**PROBLEM TO WORK ON**
Give only the number of lines in the data that contain the word "update".

— Start of GIVEN ENTRIES —

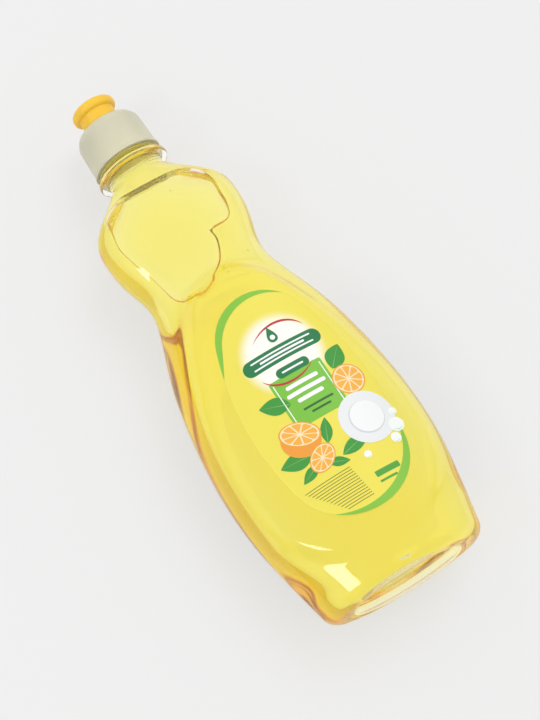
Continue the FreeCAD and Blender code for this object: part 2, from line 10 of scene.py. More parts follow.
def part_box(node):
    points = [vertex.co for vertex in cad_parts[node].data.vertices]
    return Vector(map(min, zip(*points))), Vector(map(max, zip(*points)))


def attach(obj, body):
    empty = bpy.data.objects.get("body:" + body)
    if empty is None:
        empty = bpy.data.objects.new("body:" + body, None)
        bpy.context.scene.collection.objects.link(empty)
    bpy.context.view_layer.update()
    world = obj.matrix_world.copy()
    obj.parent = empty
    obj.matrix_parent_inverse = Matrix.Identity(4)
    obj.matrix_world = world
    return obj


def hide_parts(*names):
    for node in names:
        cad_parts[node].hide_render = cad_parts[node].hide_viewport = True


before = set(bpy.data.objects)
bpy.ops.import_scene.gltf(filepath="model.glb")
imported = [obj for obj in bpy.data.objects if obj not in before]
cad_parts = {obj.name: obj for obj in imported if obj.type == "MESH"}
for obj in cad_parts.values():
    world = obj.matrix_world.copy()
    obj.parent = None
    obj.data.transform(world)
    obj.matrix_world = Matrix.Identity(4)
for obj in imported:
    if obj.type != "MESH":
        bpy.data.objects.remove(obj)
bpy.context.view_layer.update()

bl_info = {
    "name": "Dish Soap Bottle",
    "version": (1, 0, 0),
    "blender": (4, 5, 0),
    "location": "View3D > Sidebar > Soap Bottle",
    "description": "Builds a clear bottle of yellow dish soap with its label and push-pull cap",
    "category": "Object",
}

MM = 0.001
BOTTLE_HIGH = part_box("bottle")[1]
KNOB_LOW, KNOB_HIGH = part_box("pull_knob")

# The neck axis runs along Y at the middle of the knob. Lengths in the tables below
# are millimetres from the underside of the neck's support ring, as on a drawing.
NECK_TOP = 21.0
AXIS_Z = (KNOB_LOW.z + KNOB_HIGH.z) / 2
RING_Y = BOTTLE_HIGH.y - NECK_TOP * MM

# Cross-sections of the blown body: distance below the ring, half width, half depth
# and radius of the side.
SECTIONS = (
    (3.0, 12.7, 12.0, 10.0),
    (9.0, 18.4, 15.6, 12.6),
    (18.0, 28.6, 17.7, 13.5),
    (31.0, 32.6, 18.4, 14.0),
    (44.0, 31.0, 17.2, 13.2),
    (58.0, 27.6, 16.5, 13.0),
    (73.0, 30.6, 20.0, 16.0),
    (92.0, 37.2, 22.6, 17.0),
    (115.0, 42.2, 23.8, 17.2),
    (142.0, 45.2, 24.2, 17.2),
    (168.0, 44.6, 24.2, 17.0),
    (192.0, 40.8, 24.0, 16.5),
    (213.5, 36.4, 23.4, 16.0),
)
BODY_LENGTH = 213.5
HEEL_ROUND = 5.0
WALL = 0.5
BASE_WALL = 1.4
# Wall at the throat, the upper shoulder and the shoulder, in step with the sections.
THICK_WALLS = (1.9, 1.52, 1.0)
NECK_RADIUS = 12.85
BORE_RADIUS = 10.85

# Label panel: part of a large cylinder inside an egg-shaped outline.
PANEL_LEVEL = 24.9
PANEL_RADIUS = 74.0
# An egg is the centre and radius of its small end, of its large end and the flanks' radius.
PANEL_EGG = (89.0, 23.0, 161.5, 41.5, 150.0)
LABEL_EGG = (103.6, 22.0, 161.5, 26.0, 130.0)
# The label lies this far to the right of the panel's middle.
LABEL_SHIFT = 2.7
# Thickness of the film, how far its back lies over the panel and how round its edge is.
LABEL_FILM = 0.12
FILM_LIFT = 0.01
FILM_EDGE = 0.02
SOAP_TOP = 19.0
# The back lies flat at this level where it carries the bottle.
BEARING_LEVEL = 24.5
# Distances below the ring: where the throat has run out into the shoulder, and where
# the panels and the dimple may start. Then how round the throat and the dimple run out.
THROAT_END = 6.0
PANELS_START = 55.0
DIMPLE_START = 190.0
THROAT_ROUND = 0.6
DIMPLE_ROUND = 0.5
# The neck's profile starts at this place below the ring, and its bore has rows this far apart.
NECK_FOOT = -1.2
BORE_STEP = 1.5


def linear(hex_colour):
    """A colour written as sRGB hex, in linear light with full alpha."""
    parts = [int(hex_colour[i:i + 2], 16) / 255 for i in (0, 2, 4)]
    return tuple(p / 12.92 if p <= 0.04045 else ((p + 0.055) / 1.055) ** 2.4 for p in parts) + (1.0,)


def place(across, along, up):
    """A point given in millimetres from the ring on the neck axis, in the frame's metres."""
    return Vector((across * MM, RING_Y + along * MM, AXIS_Z + up * MM))


def smooth_table(rows, column):
    """A smooth curve through one column of a table, against its first column."""
    at = numpy.array([row[0] for row in rows])
    value = numpy.array([row[column] for row in rows])
    count, step = len(at), numpy.diff(at)
    system, right = numpy.eye(count), numpy.zeros(count)
    for i in range(1, count - 1):
        system[i, i - 1:i + 2] = step[i - 1], 2 * (step[i - 1] + step[i]), step[i]
        right[i] = 6 * ((value[i + 1] - value[i]) / step[i] - (value[i] - value[i - 1]) / step[i - 1])
    bend = numpy.linalg.solve(system, right)

    def curve(x):
        i = min(max(int(numpy.searchsorted(at, x)) - 1, 0), count - 2)
        left, ahead, width = x - at[i], at[i + 1] - x, step[i]
        return float((bend[i] * ahead ** 3 + bend[i + 1] * left ** 3) / (6 * width)
                     + (value[i] / width - bend[i] * width / 6) * ahead
                     + (value[i + 1] / width - bend[i + 1] * width / 6) * left)
    return curve


HALF_WIDTH, HALF_DEPTH, SIDE_RADIUS = (smooth_table(SECTIONS, column) for column in (1, 2, 3))


def soft_max(a, b, blend):
    """The larger of two, with the corner between them rounded over the blend."""
    return max(a, b) + max(blend - abs(a - b), 0.0) ** 2 / (4 * blend)


def soft_min(a, b, blend):
    """The smaller of two, with the corner between them rounded over the blend."""
    return -soft_max(-a, -b, blend)


def soft_step(value, start, end):
    """How far a value is from start to end, from 0 to 1, with a soft start and stop."""
    share = min(max((value - start) / (end - start), 0.0), 1.0)
    return share * share * (3 - 2 * share)


def oval_direction(half_width, half_depth, turn):
    """Unit direction from the middle of an oval to its side at a turn, as across and up."""
    across, up = half_width * math.cos(turn), half_depth * math.sin(turn)
    length = math.hypot(across, up)
    return across / length, up / length


def oval_reach(half_width, half_depth, side_radius, across, up):
    """How far an oval of four arcs reaches from its middle in a unit direction."""
    offset = half_width - side_radius
    drop = (offset ** 2 + half_depth ** 2 - side_radius ** 2) / (2 * (half_depth - side_radius)) - half_depth
    shift = offset * abs(across)
    reach = shift + math.sqrt(max(side_radius ** 2 - offset ** 2 + shift ** 2, 0.0))
    if reach * abs(across) >= offset + side_radius * offset / math.hypot(offset, drop):
        return reach
    shift = -drop * abs(up)
    return shift + math.sqrt((half_depth + drop) ** 2 - drop ** 2 + shift ** 2)


def egg_depth(egg, across, below, less=0.0):
    """How far a point lies inside an egg of tangent arcs. Negative outside."""
    top, top_radius, low, low_radius, side_radius = egg
    top_radius, low_radius, side_radius = top_radius - less, low_radius - less, side_radius - less
    to_top, to_low, apart = side_radius - top_radius, side_radius - low_radius, low - top
    rise = (to_top ** 2 - to_low ** 2 - apart ** 2) / (2 * apart)
    flank_across = math.sqrt(to_low ** 2 - rise ** 2)
    flank_below = low + rise
    x = abs(across) + flank_across
    bearing = math.atan2(flank_below - below, x)
    if bearing > math.atan2(flank_below - top, flank_across):
        return top_radius - math.hypot(across, below - top)
    if bearing < math.atan2(flank_below - low, flank_across):
        return low_radius - math.hypot(across, below - low)
    return side_radius - math.hypot(x, below - flank_below)


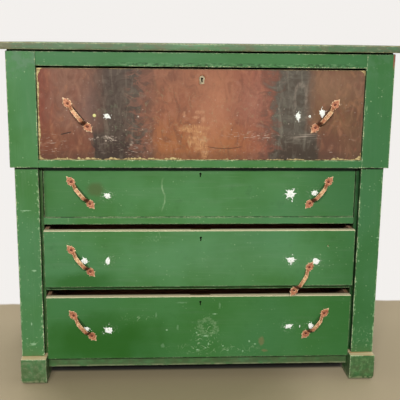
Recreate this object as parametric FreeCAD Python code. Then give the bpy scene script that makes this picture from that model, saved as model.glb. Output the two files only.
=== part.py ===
"""Painted chest of drawers: a deep drawer in an overhanging frieze above three set-back drawers.

X runs to the right as seen from the front, Y to the back and Z up. Sizes are in millimetres.
Depths are counted from the face of the frieze, and the finished pieces are moved so that the
origin is under the middle of the whole chest. Heights are stacked from the floor.
"""
import FreeCAD, Part
import math
import os

os.makedirs("parts", exist_ok=True)

Vector = FreeCAD.Vector
LEFT, RIGHT = -1, 1
SIDES = (LEFT, RIGHT)

# General
overrun = 6.0
edge_wear = 1.5
running_gap = 0.5
match = 0.01

# Case, across: every width is built outwards from the drawer opening
opening_width = 928.0
front_post_width = 76.0
pilaster_reveal = 8.0
stile_setback = 4.0
frieze_end_step = 10.0
top_end_overhang = 20.0

# Case, front to back, counted from the face of the frieze
case_depth = 520.0
top_overhang = 18.0
frieze_thick = 22.0
pilaster_setback = 14.0
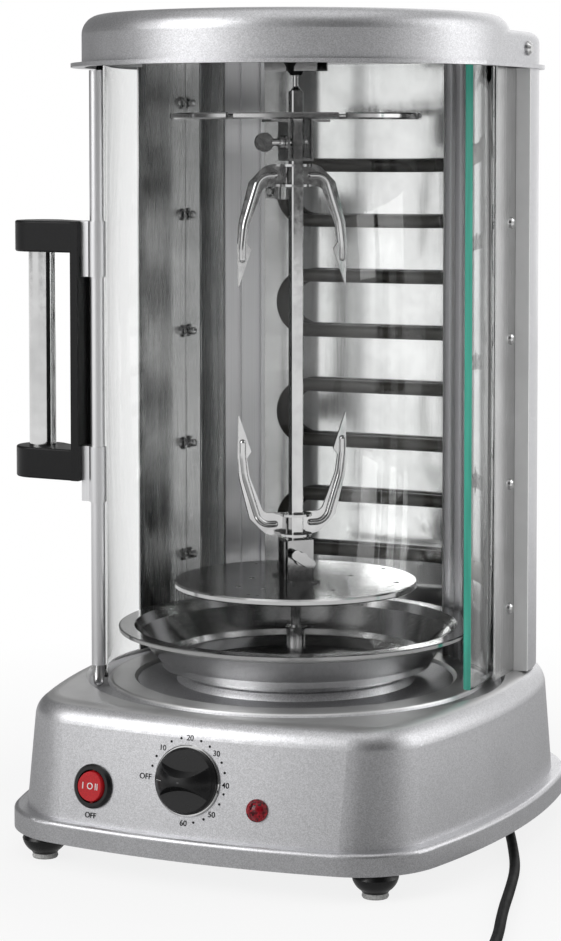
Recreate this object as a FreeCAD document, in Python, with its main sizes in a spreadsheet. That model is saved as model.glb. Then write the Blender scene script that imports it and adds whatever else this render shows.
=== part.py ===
import FreeCAD, Part
import math
import os
import Sketcher

# Electric skewer grill: a round motor base, a rear heating chamber, a lid, a curved glass door that
# turns about the spit, and the spit with its discs and forks.
# Millimetres, +Z up, front towards -Y. Z = 0 is the surface that the feet stand on.
# Every piece is drawn about the spit axis, which stands at (axis_x, axis_y) in the row frame.

Vector = FreeCAD.Vector
UP = Vector(0, 0, 1)
document = FreeCAD.newDocument("SkewerGrill")
sheet = document.addObject("Spreadsheet::Sheet", "Sizes")

SIZES = (
    ("axis_x", 7.5), ("axis_y", -6.0),
    ("fit_gap", 0.3), ("run_gap", 0.6),
    # base
    ("foot_height", 15.5), ("foot_radius", 13.5), ("pad_radius", 7.3), ("pad_height", 3.0),
    ("foot_inset", 46.8), ("foot_front", 132.0), ("foot_rear", 116.0),
    ("base_half_width", 153.3), ("base_widest", 15.0), ("base_front", 161.7), ("base_rear", 174.0),
    ("front_bow", 560.0), ("side_bow", 483.0), ("rear_bow", 600.0),
    ("front_corner", 56.0), ("rear_corner", 108.0),
    ("base_wall", 2.0), ("lip_height", 12.9), ("ledge", 8.0),
    ("base_top", 95.5), ("front_draft", 10.0), ("side_draft", 5.5), ("rear_draft", 4.0),
    ("shoulder", 14.0), ("plate_thickness", 1.5),
    ("groove_inset", 2.5), ("groove_width", 15.0), ("groove_depth", 3.2),
    ("deck_drop", 0.8), ("well_margin", 17.5), ("well_depth", 2.0),
    ("seat_radius", 72.5), ("seat_height", 5.0), ("seat_width", 7.0),
    # controls on the front face
    ("rocker_x", -66.0), ("rocker_z", 50.0), ("rocker_radius", 13.0), ("rocker_swing", 12.0),
    ("knob_x", -3.6), ("knob_z", 59.8), ("knob_radius", 19.3), ("knob_height", 13.0),
    ("lamp_x", 40.8), ("lamp_z", 47.0), ("lamp_radius", 6.5),
    # drive and spit
    ("sleeve_radius", 6.0), ("sleeve_bore", 3.3), ("sleeve_top", 125.0), ("sleeve_foot", 88.0),
    ("shaft_square", 7.5), ("spit_angle", 44.5), ("shaft_foot_radius", 3.2), ("shaft_bottom", 119.5),
    ("square_drop", 14.0), ("pin_radius", 1.7), ("pin_drop", 2.0),
    ("collar_radius", 8.0), ("collar_height", 3.0), ("motor_radius", 24.0),
    # drip tray
    ("tray_margin", 8.0), ("tray_flange", 9.5), ("tray_top", 127.0),
    ("tray_wall", 1.2), ("tray_hole", 8.0),
    # discs, brackets, forks
    ("plate_radius", 76.0), ("plate_z", 150.5), ("disc_radius", 78.0), ("disc_drop", 31.8),
    ("disc_height", 4.0), ("disc_sheet", 1.2),
    ("bracket_width", 17.0), ("bracket_depth", 17.0), ("bracket_height", 25.5),
    ("bracket_sheet", 1.5), ("bracket_foot", 11.0), ("screw_level", 14.0), ("screw_radius", 2.3),
    ("fork_sheet", 1.5), ("fork_setback", 5.5), ("fork_spread", 33.3), ("fork_rib_radius", 2.1),
    ("fork_rib_end", 54.0), ("fork_tip", 69.0), ("fork_barb", 46.0),
    ("fork_hub_height", 14.0), ("fork_hub_radius", 10.0),
    ("lower_hub_z", 182.0), ("upper_hub_drop", 59.3), ("point_gap", 0.1),
    # door
    ("glass_inner", 118.5), ("glass_thickness", 5.0), ("glass_bottom", 97.5),
    ("glass_rise", 5.0), ("stile_angle", -54.0), ("glass_sweep", 224.0),
    ("track_wall", 1.2), ("track_half_angle", 99.0),
    ("stile_offset", 6.0), ("stile_radius", 4.3), ("stile_bottom", 106.0), ("stile_drop", 2.0),
    ("handle_bottom", 219.6), ("handle_drop", 94.0), ("arm_height", 19.2),
    ("grip_radius", 8.4), ("grip_reach", 45.3), ("grip_offset", 13.0), ("arm_end_radius", 16.5),
    ("strip_reach", 10.5), ("strip_thickness", 5.0), ("strip_width", 19.0),
    # rear chamber
    ("shell_margin", 13.5), ("shell_rear", 158.0), ("shell_corner", 95.0),
    ("shell_front", 60.0), ("shell_sheet", 1.2),
    ("wall_margin", 3.5), ("wall_sheet", 1.0), ("wall_front", 25.0), ("wall_rear", 95.0),
    ("wall_slant", 38.0), ("reflector_y", 139.0),
    ("pillar_angle", 41.0), ("pillar_margin", 4.2), ("pillar_width", 27.0), ("pillar_depth", 5.6),
    ("heater_radius", 4.3), ("heater_y", 131.0), ("heater_margin", 17.5), ("heater_drop", 62.0),
    ("heater_bottom", 152.7),
    # lid
    ("lid_lip", 6.8), ("lid_bottom", 473.0), ("lid_rise", 35.0),
    ("lid_crown", 3.0), ("lid_edge", 12.0), ("lid_rear_rise", 23.0), ("lid_rear_edge", 7.0),
    ("lid_wall", 1.5),
    ("ceiling_rise", 12.0), ("bearing_drop", 2.0), ("bearing_half", 17.5), ("bearing_depth", 18.0),
)

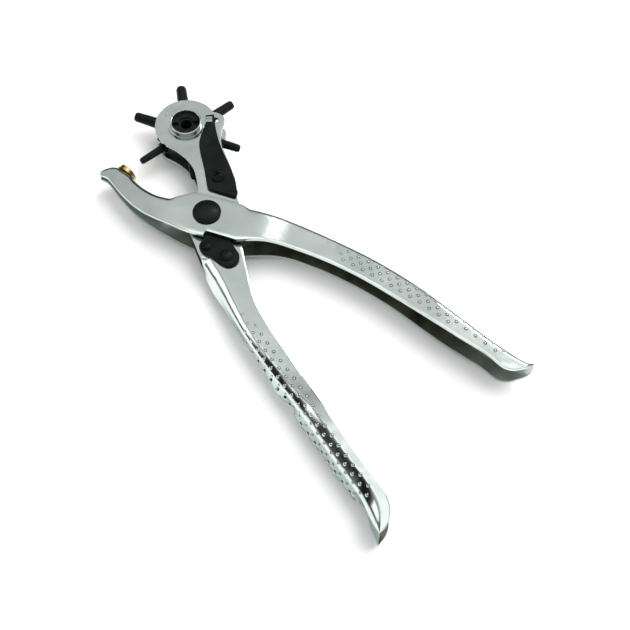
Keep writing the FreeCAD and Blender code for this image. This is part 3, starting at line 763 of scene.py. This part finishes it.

— End of GIVEN ENTRIES —

**RESPONSE TO THIS TASK**
2